Evidence that Enron destroyed documents related to the company's meteoric collapse offers the most compelling prospect for a criminal case, suggesting possible obstruction of justice charges, legal experts and law enforcement officials agree.

But it could take years for authorities to build more serious charges of conspiracy, insider trading or securities fraud against Enron's higher-ups, and even then it may prove tough to return convictions, experts predicted.

"Financial fraud cases are very hard to prove. [Executives] can say they made bad business judgments, but you have to prove unanimously and beyond a reasonable doubt that they deliberately intended to deceive" the public and their shareholders about the company's finances, said Columbia University law professor Jeffrey N. Gordon.
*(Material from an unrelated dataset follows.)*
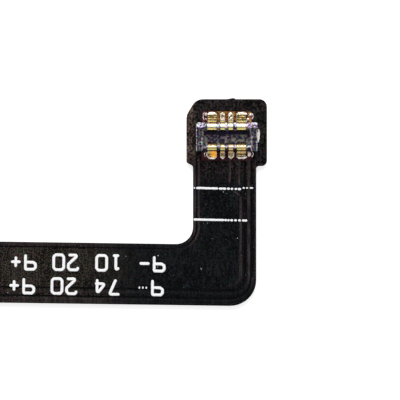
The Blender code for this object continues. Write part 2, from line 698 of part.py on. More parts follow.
def joint_path(toe, foot_length):
    """Section of a solder joint: a thin pad under the foot that swells into a fillet past its toe."""
    inner = HOUSING_WIDTH / 2 + SEAT_GAP
    foot_end = inner + foot_length
    return [
        (inner, 0, 0),
        (foot_end + toe, 0, 0),
        (foot_end + toe * 0.8, JOINT_TOE_HEIGHT * 0.55, 0),
        (foot_end + toe * 0.3, JOINT_TOE_HEIGHT, 0),
        (foot_end, JOINT_TOE_HEIGHT * 0.9, 0),
        (foot_end, CONTACT_FOOT_LIFT, 0),
        (inner, CONTACT_FOOT_LIFT, 0),
    ]


def make_joint(name, section, width, place, turn):
    """A solder joint with its section standing upright and its width across the row."""
    outline = [Vector(point[:2]) for point in section]
    joint = add_object(name, plate_mesh(name, [outline], width), SOLDER)
    joint.data.transform(upright_matrix(width))
    joint.location = place
    joint.rotation_euler.z = turn
    return joint


def upright_matrix(width):
    """Stands a flat plate's outline up, so that its second axis points up and its thickness is centred on Y."""
    return Matrix.Translation((0, width / 2, 0)) @ Matrix.Rotation(math.radians(90), 4, "X")


def make_plug():
    """Moulded housing with grooves for the contacts, and the contacts and hold-downs that sit in them."""
    section = rounded_path([
        (-HOUSING_WIDTH / 2, 0, 0),
        (HOUSING_WIDTH / 2, 0, 0),
        *wall_corners(),
        (SLOT_WIDTH / 2, SLOT_FLOOR, SLOT_FILLET),
        (-SLOT_WIDTH / 2, SLOT_FLOOR, SLOT_FILLET),
        *reversed(wall_corners(side=-1)),
    ], closed=True, step=math.radians(23))
    bar_length = HOUSING_LENGTH - END_WALL_LENGTH
    housing = add_object("connector_housing", bar_mesh("connector_housing", [section], bar_length), HOUSING)
    housing.location = PLUG - Vector((bar_length / 2, 0, 0))
    block_size = (END_WALL_LENGTH, HOUSING_WIDTH + 2 * END_BLOCK_PROUD, HOUSING_HEIGHT + END_BLOCK_RISE)
    for side in (-1, 1):
        middle = PLUG + Vector((side * (HOUSING_LENGTH - END_WALL_LENGTH) / 2, 0, 0))
        block = box(f"end_block_{side + 2}", block_size, middle, PLUG.z)
        round_edges(block, END_BLOCK_RADIUS)
        combine(housing, block, "UNION")

    path = contact_path()
    rows = (("upper", 1, UPPER_JOINT_TOE), ("lower", -1, LOWER_JOINT_TOE))
    columns = (
        (-WIDE_CONTACT_OFFSET, WIDE_CONTACT, OUTER_JOINT_MARGIN, JOINT_MARGIN),
        (-NARROW_CONTACT_OFFSET, NARROW_CONTACT, JOINT_MARGIN, JOINT_MARGIN),
        (NARROW_CONTACT_OFFSET, NARROW_CONTACT, JOINT_MARGIN, JOINT_MARGIN),
        (WIDE_CONTACT_OFFSET, WIDE_CONTACT, JOINT_MARGIN, OUTER_JOINT_MARGIN),
    )
    for row, wall_side, toe in rows:
        turn = math.radians(90) * wall_side
        for number, (offset, width, left_margin, right_margin) in enumerate(columns, start=1):
            place = PLUG + Vector((offset, 0, 0))
            folded_strip(f"{row}_contact_{number}", path, width, CONTACT_THICKNESS, GOLD, place, turn)
            groove = width + 2 * CONTACT_CLEARANCE
            cutter_mesh = bar_mesh(f"{row}_groove_{number}", [groove_section(wall_side)], groove)
            cutter = add_object(f"{row}_groove_{number}", cutter_mesh)
            cutter.location = place - Vector((groove / 2, 0, 0))
            combine(housing, cutter)
            joint_place = place + Vector(((right_margin - left_margin) / 2, 0, 0))
            joint_width = width + left_margin + right_margin
            make_joint(f"{row}_joint_{number}", joint_path(toe, CONTACT_TOE), joint_width, joint_place, turn)

    shift = (HOUSING_LENGTH - HOUSING_WIDTH) / 2
    for side, turn in (("left", math.radians(180)), ("right", 0.0)):
        tab = hold_down_path()
        folded_strip("hold_down_" + side, tab, HOLD_DOWN_WIDTH, HOLD_DOWN_THICKNESS, SOLDER, PLUG, turn)
        cutter = folded_strip("hold_down_groove_" + side, tab, HOLD_DOWN_WIDTH + 2 * CONTACT_CLEARANCE,
                              HOLD_DOWN_THICKNESS + 2 * CONTACT_CLEARANCE, place=PLUG, turn=turn)
        combine(housing, cutter)
        outward = Vector((math.cos(turn) * shift, 0, 0))
        section = joint_path(HOLD_DOWN_FOOT, HOLD_DOWN_FOOT + HOLD_DOWN_PROUD)
        make_joint("hold_down_joint_" + side, section, HOLD_DOWN_WIDTH + 2 * JOINT_MARGIN, PLUG + outward, turn)
    shade(housing)


make_pouch_cell()
make_cell_sleeve()
make_tab("positive", 1, TAB_ALUMINIUM)
make_tab("negative", -1, NICKEL)
make_protection_board()
make_board_parts()
make_board_tape()
make_flex_lead()
make_lead_joints()
make_head_stiffener()
make_plug()
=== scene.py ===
"""Looks of the mobile phone battery: its pack, its protection board and its flexible lead with the plug.

Every size is in metres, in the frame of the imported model. X runs along the pack towards the lead.
"""

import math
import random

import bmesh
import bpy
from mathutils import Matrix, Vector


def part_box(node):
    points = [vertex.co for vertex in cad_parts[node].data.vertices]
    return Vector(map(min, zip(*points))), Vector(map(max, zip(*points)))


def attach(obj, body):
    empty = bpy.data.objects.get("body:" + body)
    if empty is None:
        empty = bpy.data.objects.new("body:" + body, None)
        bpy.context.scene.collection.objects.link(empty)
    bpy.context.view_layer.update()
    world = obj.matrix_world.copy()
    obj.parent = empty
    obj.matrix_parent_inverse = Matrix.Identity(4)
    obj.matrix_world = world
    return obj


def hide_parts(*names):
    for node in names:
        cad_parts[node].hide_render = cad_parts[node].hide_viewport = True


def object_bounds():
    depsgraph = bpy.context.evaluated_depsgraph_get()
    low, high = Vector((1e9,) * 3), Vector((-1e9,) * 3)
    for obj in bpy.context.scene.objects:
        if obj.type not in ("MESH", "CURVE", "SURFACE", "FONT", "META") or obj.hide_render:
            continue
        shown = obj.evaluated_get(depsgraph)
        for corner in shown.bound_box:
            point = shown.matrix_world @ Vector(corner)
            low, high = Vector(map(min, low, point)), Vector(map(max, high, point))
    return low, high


bl_info = {
    "name": "Phone battery finishes",
    "version": (1, 0, 0),
    "blender": (4, 5, 0),
    "location": "3D View > Sidebar > Battery",
    "description": "Dresses a phone battery, its board and its flexible lead with the plug",
    "category": "Object",
}

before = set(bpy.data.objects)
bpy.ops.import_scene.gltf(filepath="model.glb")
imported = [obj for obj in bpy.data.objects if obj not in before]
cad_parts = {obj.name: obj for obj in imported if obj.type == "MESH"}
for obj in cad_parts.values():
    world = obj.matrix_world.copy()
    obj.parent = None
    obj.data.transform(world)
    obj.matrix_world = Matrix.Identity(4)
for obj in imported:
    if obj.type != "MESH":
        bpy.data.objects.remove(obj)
CAD_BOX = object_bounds()

BODY = "root"
MM = 0.001
SEAT = 0.00001

# Places of the lead and of the plug, read from the frame
PLUG_LOW, PLUG_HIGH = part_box("connector_housing")
PLUG = (PLUG_LOW + PLUG_HIGH) / 2
PLUG.z = PLUG_LOW.z
LEAD_LOW_CORNER, LEAD_HIGH_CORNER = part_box("flex_lead")
HEAD_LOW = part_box("head_stiffener")[0]
LEAD_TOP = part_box("upper_joint_1")[0].z - SEAT
PACK_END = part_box("board_tape")[1].x
BOARD_LOW, BOARD_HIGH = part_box("protection_board")
BOARD_MIDDLE = (BOARD_LOW + BOARD_HIGH) / 2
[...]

Even as FBI investigators began descending on Enron's Houston headquarters last week to probe possible crimes, they probably will confront several legal and political realities that could work to Enron's advantage. Among the potential roadblocks:

* The entire U.S. attorney's office in Houston has pulled out of the investigation because too many prosecutors are related to Enron employees, forcing the Justice Department to create a special task force that must start from scratch in probing the energy company's labyrinth of partnerships.

* Democrats already have called for an independent counsel to probe Enron's well-documented political connections to the Bush administration, but the demise of the outside counsel law in 1999 has muddied the process for determining how and when to appoint an outside counsel.

* A recent rule change at the Securities and Exchange Commission, authorizing prearranged sell-offs of executives' stock, gives added insulation to allegations of insider trading and could provide former Enron Chairman and Chief Executive Kenneth L. Lay and other executives with a built-in defense.

* And Congress' zeal to conduct high-profile hearings on Enron could complicate the use of testimony from witnesses who become part of the criminal probe, as happened in the Iran-Contra scandal. In that case, charges against Oliver L. North and John M. Poindexter were thrown out in 1990 because their prosecutions were deemed tainted by immunized congressional testimony.

Coordinating Immunity Offers

Justice Department officials have begun discussions with Congress on how to coordinate immunity offers that Congress might make to witnesses, such as David B. Duncan, the partner at accounting firm Andersen who oversaw the Enron account. Duncan, who since has been fired, invoked the 5th Amendment last week before a congressional committee rather than answer questions about the destruction of Enron documents.

The department hopes to blunt the effect that any congressional immunity deals would have on future criminal cases.

"We never like to see potential witnesses paraded before Congress, but that's always a danger in a case like this," acknowledged a law enforcement official who asked not to be identified.

Enron spokesman Eric Thode said it would be premature to discuss any criminal allegations, noting: "We'll just let the investigations take their course, and, of course, we're cooperating fully."

Despite the obstacles that prosecutors face, authorities are buoyed by the recent progress they have made in several other high-profile financial fraud cases.

In Pennsylvania, the former chief financial officer of apparel maker Leslie Fay Cos. was sentenced last week to nine years in prison for inflating the company's earnings by $81 million. The scheme forced the company into Chapter 11 bankruptcy protection for four years.

In San Francisco, former executives at health services giant McKesson Corp., are facing civil and criminal charges for allegedly concocting bogus revenue figures. The losses for the company's shareholders: $9 billion.

And in New Jersey, in a case with even more telltale similarities to Enron, the former chairman and vice chairman of Cendant Corp.--a franchiser whose brands include Howard Johnson, Avis and Century 21--are awaiting trial on charges of conspiracy and securities fraud.